WEDNESDAY, JUNE 20: Duty-free shopping should be introduced for tourists to boost the attractiveness of the island, a leading retailer said yesterday.
George Grundmuller, president and CEO of the Phoenix chain of stores, welcomed the National Tourism Plan’s commitment to making shopping an integral part of the tourism product, as well as other proposals to boost tourist numbers and the visitor experience.
But he said: “Some of the issues retailers are facing need to be addressed and one of the things Bermuda needs to look at is duty-free shopping.
“People don’t want to buy things here that are cheaper at home and you don’t have to come to Bermuda to buy Wedgewood china or a Scottish wool sweater any more.”

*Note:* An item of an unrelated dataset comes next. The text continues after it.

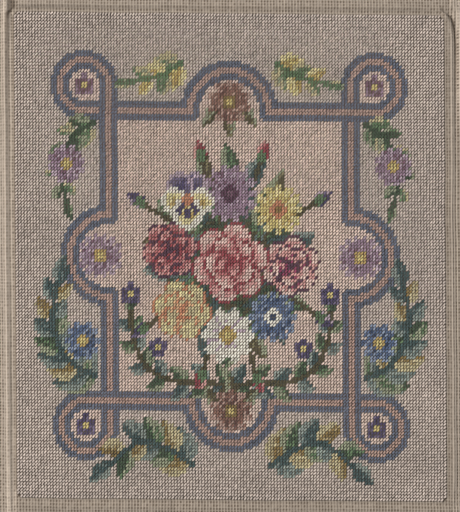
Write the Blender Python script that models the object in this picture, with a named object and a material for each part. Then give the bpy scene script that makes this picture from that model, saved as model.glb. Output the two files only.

Mr Grundmuller was speaking after Business Development and Tourism Minister Wayne Furbert unveiled the National Tourism Plan — aimed at improving the tourism product over the next ten years.
Mr Grundmuller said: “In the past, all exit surveys showed that shopping was the number two activity after beaches and watersports.
“The retail experience needs to be a part of the national tourism plan, from a number of perspectives. It’s something tourists want to do, it employs people and it provides a better all-round experience for visitors.
“There are islands in the south, like St Martin and St John’s that do a good trade in duty-free shopping — staggering amounts.
“We would have to lower or remove the duty on items sold to tourists — that’s lots of the clothing products and small electrical goods like cameras.
“That would generate trade and it’s one of the things that need to be looked at.”
Mr Grundmuller said Bermuda shop owners already had to pay shipping and tax to Government up front – meaning they did not recoup the tax slice until the goods had been sold.
But he added that retailers could also help themselves by extending opening hours into the evening and opening on Sundays.
Mr Grundmuller added there should be a bigger retail presence on the tourism board to ensure the sector’s views were given due weight.
He said: “In broad terms, the plan is good. But the key is to execute it and make sure that what we say is going to happen, does happen.
“I would like to see retail play a bigger role – retail employs a lot of people and when sales go up, we employ more people.”
Chamber of Commerce president Ronnie Viera said he could not comment on calls for duty-free status on tourist sales until he had discussed it with chamber colleagues.
But he added: “We are certainly in favour of the plan — we have had input into it — and we need as much support for retail and other sectors as we can get at the moment.”
Mr Viera said: “The plan does require a change in the way we think in regard to gaming and the way the Hamilton waterfront is built on.
“The chamber has commented before on the burden of paying duty to Government up front for goods. People have goods sitting on the shelves and they don’t get recompense until the goods are sold.
“We’ve spoken to the Ministry of Finance to see if there is anything they could do, but we haven’t had any movement on that.”
Government, however, has allowed retailers to defer 75 per cent of duty for 90 days in a bid to assist the struggling sector.
Phil Barnett, who runs the Island Restaurant Group welcomed the “bold” tourism plan — and said he was particularly pleased by a commitment to reduce the seasonal nature in the Bermuda tourism trade.
He added: “The ability to have consistent business throughout the year will allow us to offer a better product. I also really like the focus on developing a sporting product. The Rugby Classic is a good example of a major off-season event.”
The Ministry of Finance did not respond to our request for comment yesterday.